* Required task
Set down the whole listing verbatim.

>> Start Data shown

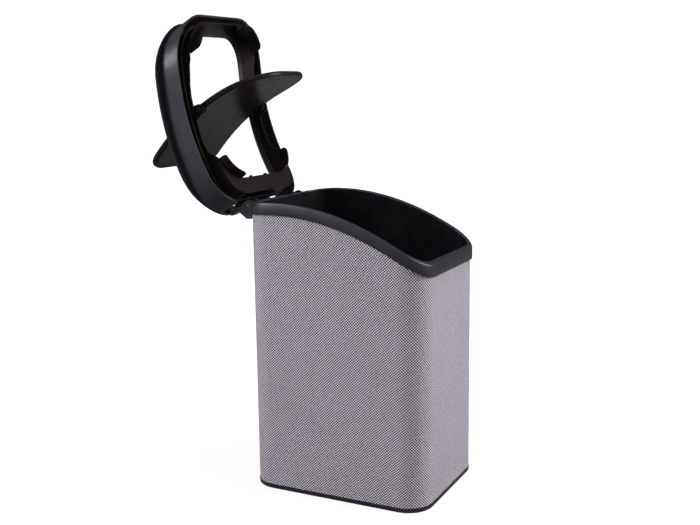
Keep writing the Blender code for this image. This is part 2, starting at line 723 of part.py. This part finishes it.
def build_flap_liner(frame):
    """The underside of the flap: a curved plate let into the band, with a pocket over each bumper."""
    inset = -0.0028 - FLAP_WALL - GAP
    loops = [
        FLAP.loop(above_rim(0.0002 - FLAP_BAND), inset - 0.0002),
        FLAP.loop(above_rim(0.0004 - FLAP_BAND), inset),
        FLAP.loop(above_rim(LINER_THICKNESS - FLAP_BAND), inset),
    ]
    liner = loft("flap_liner", loops, False, frame, GLOSS)
    edge = BACK_GUIDE_Y + GUIDE_RADIUS
    low = edge - 0.0030 - POCKET_MARGIN
    high = edge + 0.0045 + POCKET_MARGIN
    reach = BUMPER_HALF + POCKET_MARGIN
    below, above = RIM_MIDDLE - 0.02, RIM_MIDDLE + 0.02
    pocket = [(low, below), (high, below), (high, above), (low, above)]
    for side, word in ((1, "right"), (-1, "left")):
        low_x, high_x = sorted((side * (BUMPER_X - reach), side * (BUMPER_X + reach)))
        cut(liner, prism(f"liner_pocket_{word}", pocket, low_x, high_x, frame, None, TOOLS))


def build_pivot_pin(name, side, frame):
    inner = FLAP_HALF_WIDTH - 0.0044
    steps = [
        (inner, PIN_RADIUS * 0.8), (inner + 0.0004, PIN_RADIUS),
        (OPENING_HALF_WIDTH + COLLAR_THICKNESS + 0.0010, PIN_RADIUS),
        (OPENING_HALF_WIDTH + COLLAR_THICKNESS + 0.0015, PIN_RADIUS * 0.75),
    ]
    turned_x(name, steps, FLAP_PIVOT, side, frame, SATIN)


clear_scene()
BIN = make_collection("swing_lid_bin")
TOOLS = make_collection("cutters")
WRAP = make_material("patterned_wrap", SLEEVE_GREY, 0.42)
SATIN = make_material("black_satin_plastic", BLACK_SATIN, 0.38)
GLOSS = make_material("black_gloss_plastic", BLACK_GLOSS, 0.22)
DEEP = make_material("black_inner_plastic", BLACK_DEEP, 0.34)
RUBBER = make_material("rubber", RUBBER_BLACK, 0.70)

lid_empty = make_empty("lid_hinge", HINGE, -LID_OPEN)
flap_empty = make_empty("flap_pivot", FLAP_PIVOT - HINGE, FLAP_TIPPED, lid_empty)
BODY_FRAME = Frame((0, 0, 0))
LID_FRAME = Frame(HINGE, lid_empty)
FLAP_FRAME = Frame(FLAP_PIVOT, flap_empty)

build_base_tray(BODY_FRAME)
build_sleeve(BODY_FRAME)
build_tub(BODY_FRAME)
build_rim(BODY_FRAME)
build_lid_frame(LID_FRAME)
build_lid_collar(LID_FRAME)
build_ledge(LID_FRAME)
build_flap(FLAP_FRAME)
build_flap_liner(FLAP_FRAME)
for SIDE, WORD in ((1, "right"), (-1, "left")):
    build_hinge_bracket(f"hinge_bracket_{WORD}", SIDE, BODY_FRAME)
    build_hinge_pin(f"hinge_pin_{WORD}", SIDE, BODY_FRAME)
    build_hinge_arm(f"hinge_arm_{WORD}", SIDE, LID_FRAME)
    build_bumper(f"stop_bumper_{WORD}", SIDE, LID_FRAME)
    build_pivot_bush(f"pivot_bush_{WORD}", SIDE, LID_FRAME)
    build_pivot_pin(f"pivot_pin_{WORD}", SIDE, FLAP_FRAME)
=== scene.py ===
"""Looks for the swing-lid waste bin: the CAD frame keeps its shape, this script gives it its
surfaces, the patterned film round the body, the light and the camera."""
import json
import math

import bmesh
import bpy
from mathutils import Matrix, Vector


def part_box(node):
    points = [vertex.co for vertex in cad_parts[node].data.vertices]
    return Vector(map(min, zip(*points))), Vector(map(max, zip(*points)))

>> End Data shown

* Completed task
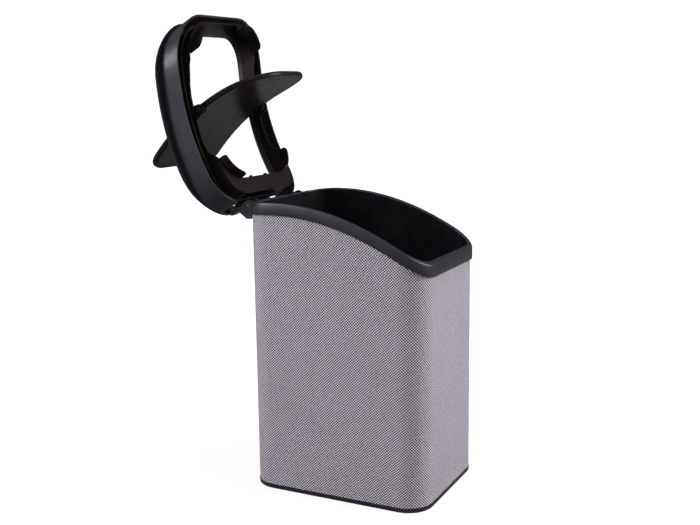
Keep writing the Blender code for this image. This is part 2, starting at line 723 of part.py. This part finishes it.
def build_flap_liner(frame):
    """The underside of the flap: a curved plate let into the band, with a pocket over each bumper."""
    inset = -0.0028 - FLAP_WALL - GAP
    loops = [
        FLAP.loop(above_rim(0.0002 - FLAP_BAND), inset - 0.0002),
        FLAP.loop(above_rim(0.0004 - FLAP_BAND), inset),
        FLAP.loop(above_rim(LINER_THICKNESS - FLAP_BAND), inset),
    ]
    liner = loft("flap_liner", loops, False, frame, GLOSS)
    edge = BACK_GUIDE_Y + GUIDE_RADIUS
    low = edge - 0.0030 - POCKET_MARGIN
    high = edge + 0.0045 + POCKET_MARGIN
    reach = BUMPER_HALF + POCKET_MARGIN
    below, above = RIM_MIDDLE - 0.02, RIM_MIDDLE + 0.02
    pocket = [(low, below), (high, below), (high, above), (low, above)]
    for side, word in ((1, "right"), (-1, "left")):
        low_x, high_x = sorted((side * (BUMPER_X - reach), side * (BUMPER_X + reach)))
        cut(liner, prism(f"liner_pocket_{word}", pocket, low_x, high_x, frame, None, TOOLS))


def build_pivot_pin(name, side, frame):
    inner = FLAP_HALF_WIDTH - 0.0044
    steps = [
        (inner, PIN_RADIUS * 0.8), (inner + 0.0004, PIN_RADIUS),
        (OPENING_HALF_WIDTH + COLLAR_THICKNESS + 0.0010, PIN_RADIUS),
        (OPENING_HALF_WIDTH + COLLAR_THICKNESS + 0.0015, PIN_RADIUS * 0.75),
    ]
    turned_x(name, steps, FLAP_PIVOT, side, frame, SATIN)


clear_scene()
BIN = make_collection("swing_lid_bin")
TOOLS = make_collection("cutters")
WRAP = make_material("patterned_wrap", SLEEVE_GREY, 0.42)
SATIN = make_material("black_satin_plastic", BLACK_SATIN, 0.38)
GLOSS = make_material("black_gloss_plastic", BLACK_GLOSS, 0.22)
DEEP = make_material("black_inner_plastic", BLACK_DEEP, 0.34)
RUBBER = make_material("rubber", RUBBER_BLACK, 0.70)

lid_empty = make_empty("lid_hinge", HINGE, -LID_OPEN)
flap_empty = make_empty("flap_pivot", FLAP_PIVOT - HINGE, FLAP_TIPPED, lid_empty)
BODY_FRAME = Frame((0, 0, 0))
LID_FRAME = Frame(HINGE, lid_empty)
FLAP_FRAME = Frame(FLAP_PIVOT, flap_empty)

build_base_tray(BODY_FRAME)
build_sleeve(BODY_FRAME)
build_tub(BODY_FRAME)
build_rim(BODY_FRAME)
build_lid_frame(LID_FRAME)
build_lid_collar(LID_FRAME)
build_ledge(LID_FRAME)
build_flap(FLAP_FRAME)
build_flap_liner(FLAP_FRAME)
for SIDE, WORD in ((1, "right"), (-1, "left")):
    build_hinge_bracket(f"hinge_bracket_{WORD}", SIDE, BODY_FRAME)
    build_hinge_pin(f"hinge_pin_{WORD}", SIDE, BODY_FRAME)
    build_hinge_arm(f"hinge_arm_{WORD}", SIDE, LID_FRAME)
    build_bumper(f"stop_bumper_{WORD}", SIDE, LID_FRAME)
    build_pivot_bush(f"pivot_bush_{WORD}", SIDE, LID_FRAME)
    build_pivot_pin(f"pivot_pin_{WORD}", SIDE, FLAP_FRAME)
=== scene.py ===
"""Looks for the swing-lid waste bin: the CAD frame keeps its shape, this script gives it its
surfaces, the patterned film round the body, the light and the camera."""
import json
import math

import bmesh
import bpy
from mathutils import Matrix, Vector


def part_box(node):
    points = [vertex.co for vertex in cad_parts[node].data.vertices]
    return Vector(map(min, zip(*points))), Vector(map(max, zip(*points)))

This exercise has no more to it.